Das damals noch mögliche Szenario eines nachhaltigen Ausbruchs des DAX über 10.000 Punkte mit nachfolgendem weiteren dynamischen Kursanstieg aufgrund der Absicherungsmaßnahmen der Stillhalter ist bisher ausgeblieben. Wir sahen hingegen – insbesondere in den vergangenen Handelstagen – die „normale“ Bewegung der Kurse in Richtung des idealen Zielwerts aus Sicht der Stillhalter, der damals bei 9.500 Punkten lag.
Inzwischen hat sich jedoch die Verteilung des Open Interest wie erwartet deutlich geändert (siehe nachfolgende Grafik).
Quelle: Eurex
Nach wie vor befinden sich bei 9.500 Punkten große Call- bzw. Put-Positionen, die jedoch nun durch etwa gleich große Positionen bei 9.600 verstärkt worden sind (grüner Pfeil). Sofern es nicht zu einem drastischen Markteinbruch aufgrund externer Ereignisse (z.B. Irak) kommt, sind Kurse unter 9.600/9.500 Punkte bis zum Freitag also extrem unwahrscheinlich.
Neue Zielmarke aus Sicht der Verfallstagspositionierung
Zudem liegt mittlerweile auch eine signifikante Put-Position (rote Balken) bei 9.800 Punkten (siehe schwarzer Pfeil). Hier befand sich Ende Mai nur die nach wie vor vorhandene Call-Position. Mit der neu entstandenen Put-Position wurde sozusagen eine zusätzliche Absicherungsebene nach unten eingezogen. Kurse unter 9.800 Punkten werden die Stillhalter nun nach Möglichkeit nicht mehr zulassen, um diese neue Put-Position nicht ins Geld laufen zu lassen.
Gleichzeitig dient die 9.800er Marke nun auch als Zielwert, denn eine Abrechnung auf diesem Niveau würde zugleich auch die dortige Call-Position wertlos verfallen lassen. Und tatsächlich erkennen wir bereits eine Annäherung der Kurse an diese Marke. Sofern also keine stärkeren externen Impulse auftreten, könnten wir bis zum Wochenende eine Seitwärtsbewegung der Kurse im Bereich von 9.800 Punkten sehen.
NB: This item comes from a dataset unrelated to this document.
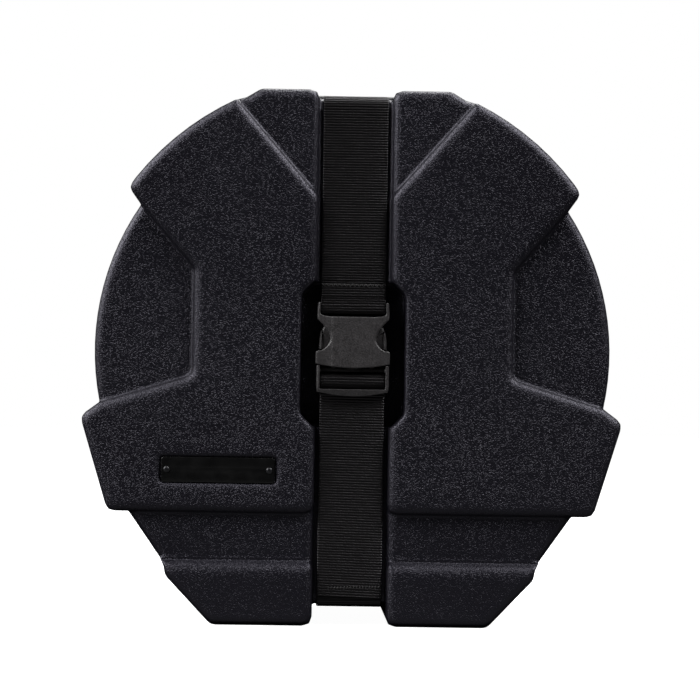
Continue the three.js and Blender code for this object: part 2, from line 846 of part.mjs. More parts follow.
// Handle
function handleGrip() {
  const inner = handleEnd - armWidth;
  const reach = handlePivotY + handleReach;
  const end = handlePivotY - handleThickness / 2;
  const frame = alongZ(rounded([
    [-handleEnd, end],
    [-inner, end],
    [-inner, reach - gripDepth / 2, cornerRadius],
    [inner, reach - gripDepth / 2, cornerRadius],
    [inner, end],
    [handleEnd, end],
    [handleEnd, reach + gripDepth / 2, 2 * cornerRadius],
    [-handleEnd, reach + gripDepth / 2, 2 * cornerRadius],
  ]), handlePivotHeight - handleThickness / 2, handlePivotHeight + handleThickness / 2);
  const grip = alongX(rounded([
    [reach - gripDepth / 2, handlePivotHeight - gripThickness / 2, gripThickness / 3],
    [reach + gripDepth / 2, handlePivotHeight - gripThickness / 2, gripThickness / 3],
    [reach + gripDepth / 2, handlePivotHeight + gripThickness / 2, gripThickness / 3],
    [reach - gripDepth / 2, handlePivotHeight + gripThickness / 2, gripThickness / 3],
  ]), -inner, inner);
  const cornerRod = (side) => rod('x', handleThickness / 2, side > 0 ? inner : -handleEnd,
    side > 0 ? handleEnd : -inner, [handlePivotY, handlePivotHeight]);
  const squareEnds = block([-farOut, -farOut, 0], [farOut, handlePivotY, 2 * farOut]);
  let handle = frame.subtract(squareEnds).add(cornerRod(1)).add(cornerRod(-1)).add(grip);
  handle = handle.subtract(rod('x', handlePinRadius + restGap, -farOut, farOut,
    [handlePivotY, handlePivotHeight]));
  return handle;
}

function handleBracket(side) {
  const middle = side * (handleEnd - armWidth / 2);
  const earGap = armWidth / 2 + restGap;
  const half = earGap + earThickness;
  const plateFront = handlePivotY - bracketFront;
  const plateBack = handlePivotY + bracketBack;
  let bracket = block([middle - half, plateFront, bracketBase], [middle + half, plateBack, bracketBase + bracketPlate]);
  const earRadius = handleThickness / 2 + restGap;
  for (const edge of bracketSides) {
    const low = middle + (edge > 0 ? earGap : -half);
    const high = middle + (edge > 0 ? half : -earGap);
    bracket = bracket
      .add(rod('x', earRadius, low, high, [handlePivotY, handlePivotHeight]))
      .add(block([low, handlePivotY - earRadius, bracketBase], [high, handlePivotY + earRadius, handlePivotHeight]));
  }
  bracket = bracket.subtract(rod('x', handlePinRadius + restGap, -farOut, farOut,
    [handlePivotY, handlePivotHeight]));
  for (const centre of handleRivetPlaces(side)) {
    bracket = bracket.subtract(rod('z', rivetShankRadius + restGap, 0, farOut * 2, centre));
  }
  return bracket;
}

function handlePin(side) {
  const middle = side * (handleEnd - armWidth / 2);
  const half = armWidth / 2 + restGap + earThickness + restGap;
  const at = [handlePivotY, handlePivotHeight];
  return rod('x', handlePinRadius, middle - half, middle + half, at)
    .add(rod('x', handlePinRadius + 2 * restGap, middle - half - pinHeadLength, middle - half + lapGap, at))
    .add(rod('x', handlePinRadius + 2 * restGap, middle + half - lapGap, middle + half + pinHeadLength, at));
}

function backingPlate(side) {
  const middle = side * (handleEnd - armWidth / 2);
  const half = armWidth / 2 + restGap + earThickness;
  const y = handlePivotY - handleRivetForward;
  let plate = block(
    [middle - half, y - bracketBack, plateUnder],
    [middle + half, y + bracketBack, plateUnder + backingPlateThickness],
  );
  for (const centre of handleRivetPlaces(side)) {
    plate = plate.subtract(rod('z', rivetShankRadius + restGap, 0, farOut * 2, centre));
  }
  return plate;
}

// Assembly
const materials = {};
for (const [name, finish] of Object.entries(finishes)) {
  materials[name] = new THREE.MeshStandardMaterial(finish);
}

const drumCase = new THREE.Group();

function addPiece(name, solid, finish) {
  const geometry = toGeometry(solid);
  geometry.computeVertexNormals();
  const mesh = new THREE.Mesh(geometry, materials[finish]);
  mesh.name = name;
  drumCase.add(mesh);
}

addPiece('base_shell', baseShell(), 'shell');
addPiece('lid_shell', lidShell(), 'shell');
addPiece('lid_face_pad', facePad(), 'foam');
addPiece('base_back_pad', backPad(), 'foam');

for (const [side, name] of [[-1, 'left'], [1, 'right']]) {
  addPiece(`lid_liner_${name}`, liner(side, lidLinerFront, neckFront - restGap), 'foam');
  addPiece(`base_liner_${name}`, rearLiner(side), 'foam');
}

addPiece('strap_rear', strapRear(), 'webbing');
addPiece('strap_front_upper', strapFrontUpper(), 'webbing');
addPiece('strap_front_lower', strapFrontLower(), 'webbing');

const backOfStrap = -strapFront + restGap;
const lumpFace = -grooveFloor - wall;
['upper', 'lower'].forEach((name, i) => {
  const [x, z] = strapRivetPlaces[i];
  const washerBack = lumpFace - restGap;
  const washerFront = washerBack - washerThickness;
  addPiece(`strap_washer_${name}`, rod('y', washerRadius, washerFront, washerBack, [x, z])
    .subtract(rod('y', strapRivetShankRadius + restGap, 0, caseDepth, [x, z])), 'steel');
  const strapRivet = rivet(strapRivetHeadRadius, strapRivetHeadHeight, strapRivetShankRadius,
    backOfStrap - washerFront + restGap);
  addPiece(`strap_rivet_${name}`, rivetFacing(facingBack, strapRivet, [x, backOfStrap, z]), 'steel');
});

addPiece('buckle_socket', buckleSocket(), 'buckle');
addPiece('buckle_plug', bucklePlug(), 'buckle');
addPiece('release_arm_left', releaseArm(-1), 'buckle');
addPiece('release_arm_right', releaseArm(1), 'buckle');

const plateBackY = recessFloor - restGap;
const plateFrontY = plateBackY - plateThickness;
let plate = alongY(plateOutline(0, 0), plateFrontY, plateBackY);
badgePins.forEach(([x, z], i) => {
  plate = plate.subtract(rod('y', badgePinShank + restGap, faceFront - cutOverrun, recessFloor, [x, z]));
  const grip = recessFloor + wall + restGap - (plateFrontY - restGap);
  const pin = rivet(badgePinHead, badgePinRise, badgePinShank, grip);
  addPiece(`badge_pin_${['left', 'right'][i]}`, rivetFacing(facingFront, pin, [x, plateFrontY - restGap, z]), 'plate');
});
addPiece('badge_plate', plate, 'plate');

addPiece('handle_grip', handleGrip(), 'grip');
for (const [side, name] of [[-1, 'left'], [1, 'right']]) {
  addPiece(`handle_bracket_${name}`, handleBracket(side), 'steel');
  addPiece(`handle_pin_${name}`, handlePin(side), 'steel');
  addPiece(`handle_backing_plate_${name}`, backingPlate(side), 'steel');
  const headSeat = bracketBase + bracketPlate + restGap;
  handleRivetPlaces(side).forEach(([x, y], i) => {
    const pieceName = `handle_rivet_${name}_${['inner', 'outer'][i]}`;
    const handleRivet = rivet(rivetHeadRadius, rivetHeadHeight, rivetShankRadius,
      headSeat - plateUnder + restGap);
    addPiece(pieceName, rivetFacing(facingUp, handleRivet, [x, y, headSeat]), 'steel');
  });
}

export default drumCase;
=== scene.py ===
import math
from typing import NamedTuple

import bmesh
import bpy
from mathutils import Matrix, Quaternion, Vector


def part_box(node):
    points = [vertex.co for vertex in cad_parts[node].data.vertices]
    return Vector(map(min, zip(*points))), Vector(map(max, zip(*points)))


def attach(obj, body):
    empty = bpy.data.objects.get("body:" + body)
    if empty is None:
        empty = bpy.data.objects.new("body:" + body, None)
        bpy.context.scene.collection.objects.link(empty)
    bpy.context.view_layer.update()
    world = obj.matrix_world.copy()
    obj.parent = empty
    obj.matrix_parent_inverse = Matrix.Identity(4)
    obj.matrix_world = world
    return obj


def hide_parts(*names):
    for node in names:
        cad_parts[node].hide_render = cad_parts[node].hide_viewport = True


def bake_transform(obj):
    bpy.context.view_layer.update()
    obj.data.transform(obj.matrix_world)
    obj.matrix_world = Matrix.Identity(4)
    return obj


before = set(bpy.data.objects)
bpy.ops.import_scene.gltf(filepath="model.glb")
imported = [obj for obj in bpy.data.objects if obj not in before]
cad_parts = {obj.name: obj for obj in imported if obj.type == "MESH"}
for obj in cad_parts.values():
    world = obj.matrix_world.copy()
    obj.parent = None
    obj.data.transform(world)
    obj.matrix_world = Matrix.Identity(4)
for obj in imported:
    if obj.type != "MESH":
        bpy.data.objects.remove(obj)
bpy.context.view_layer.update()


class Mould(NamedTuple):
    """How fine a moulded skin is, how often it is smoothed and how many triangles it may keep."""

    voxel: float
    rounds: int
    triangles: int


class Rounding(NamedTuple):
    """A stretch of a shell's face, from a depth outwards, and how often it is smoothed further."""

    across: tuple
    up: tuple
    depth: float
    rounds: int


# Units, directions and limits
MM = 0.001
WELD = 0.002 * MM
RIGHTWARD = Vector((1, 0, 0))
FRONTWARD = Vector((0, -1, 0))
BACKWARD = Vector((0, 1, 0))
UPWARD = Vector((0, 0, 1))
FLAT_ANGLE = math.radians(1)
CREASE_ANGLE = math.radians(40)
BEVELLED_ANGLE = 1.0  # radians
SMOOTHING = 0.5

# Corners of the CAD nodes that the new pieces follow
LID_LOW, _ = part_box("lid_shell")
STRAP_LOW, STRAP_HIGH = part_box("strap_rear")
SOCKET_LOW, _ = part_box("buckle_socket")
PLUG_LOW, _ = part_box("buckle_plug")

# Shells
SHELL_MOULD = Mould(1 * MM, 2, 190000)
WHOLE_FACE = Rounding((-215 * MM, 215 * MM), (-1 * MM, 420 * MM), 112.8 * MM, 14)
RECESS_LIP = Rounding((-154 * MM, -53 * MM), (104 * MM, 137 * MM), 112.6 * MM, 24)
FOOT_EDGES = Rounding((-200 * MM, 200 * MM), (37 * MM, 53 * MM), 107 * MM, 8)
POCKET_EDGE = Rounding((-62 * MM, 62 * MM), (140 * MM, 284 * MM), 104 * MM, 26)
FACE_REACH = 115 * MM
STEP_REACH = 108.1 * MM
FOOT_TOP = 51.5 * MM
FOOT_ROUND = 11.5 * MM
FOOT_ROUND_START = 39.5 * MM

# Webbing
WEB_THICKNESS = 1.8 * MM
WEB_HALF_WIDTH = (STRAP_HIGH.x - STRAP_LOW.x) / 2
RIB_PITCH = 2.06 * MM
ROWS_PER_RIB = 5
RIB_DEPTH_SHARE = 0.95
RIB_EDGE_SHARE = 0.008
RIB_FULLNESS = 3

# Section of the webbing, as shares of its half width and half thickness
SECTION_SHARES = (
    (-1, 0), (-0.988, 0.75), (-0.95, 1), (-0.35, 1), (0.35, 1), (0.95, 1), (0.988, 0.75),
    (1, 0), (0.988, -0.75), (0.95, -1), (0.35, -1), (-0.35, -1), (-0.95, -1), (-0.988, -0.75),
)

# Route of the strap's middle surface, in Y and Z, with the radius of each bend
STRAP_TOP = STRAP_HIGH.z - WEB_THICKNESS / 2
STRAP_FOOT = STRAP_LOW.z + WEB_THICKNESS / 2
STRAP_BACK = STRAP_HIGH.y - WEB_THICKNESS / 2
STRAP_FRONT = -STRAP_BACK
SECOND_LAYER = STRAP_FRONT - WEB_THICKNESS
STRAP_CORNER = 9.2 * MM
TOP_RUN_END = 93 * MM
BEND = 3 * MM
BEND_STEPS = 8
SEWN_LOOP = [
    (STRAP_FRONT, 257 * MM, BEND), (-101.8 * MM, 250 * MM, BEND), (-101.8 * MM, 243.96 * MM, 2.65 * MM),
    (-107.2 * MM, 243.96 * MM, 2.65 * MM), (-107.2 * MM, 251 * MM, BEND), (SECOND_LAYER, 256 * MM, BEND),
]
SEWN_END = 266.9 * MM
PLUG_LOOP = [
    (STRAP_FRONT, 195.66 * MM, 2.8 * MM), (-109.1 * MM, 195.66 * MM, 2.8 * MM),
    (-109.1 * MM, 188.6 * MM, BEND), (SECOND_LAYER, 184.6 * MM, BEND),
]
TAIL_END = 22 * MM
TAIL_LEAN = 0.034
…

Dafür spricht auch, dass die Anleger im Vorfeld der Fed-Sitzung am Mittwochabend in der Regel ohnehin abwarten. Allerdings könnte es danach – im DAX also am Donnerstag – sehr hektisch werden, wenn Statement oder Yellen-Äußerungen die Märkte bewegen.
Sofern es dabei oder aus anderen Gründen zu einem unerwarteten Wiederanstieg der Kurse kommt, wirkt nach oben die 10.000-Punkte-Marke weiterhin als Widerstand. Hier liegt immer noch die bereits Ende Mai vorhandene Call-Position (siehe roter Pfeil). Erst ein nachhaltiger Ausbruch über 10.000 Punkte würde zusätzliche Absicherungsmaßnahmen der Stillhalter auslösen, welche die Kurse danach weiter dynamisch nach oben treiben könnten. Aber auch dieses Szenario ist aus aktueller Sicht eher unwahrscheinlich.
Fazit
Die Zielmarke aus Sicht der Verfallstagspositionierungen der Stillhalter liegt für den DAX bei 9.800 Punkten, die am Donnerstag bzw. Freitag erreicht werden sollte. Unterhalb dieses Niveaus liegt eine „Pufferzone“, die bis 9.500 Punkte reicht und nach unten eine starke kurzfristige Unterstützung darstellt. Erst Kurse unter 9.500 Punkten würden zu weiteren dynamischen Verlusten führen.
Nach oben ist weiterhin die 10.000-Punkte-Marke die entscheidende Barriere – auch aus Sicht der Stillhalter. Ein nachhaltiger Ausbruch über diese „magische“ Marke würde die Stillhalter zu Absicherungsmaßnahmen zwingen und dadurch die Kurse weiter nach oben treiben.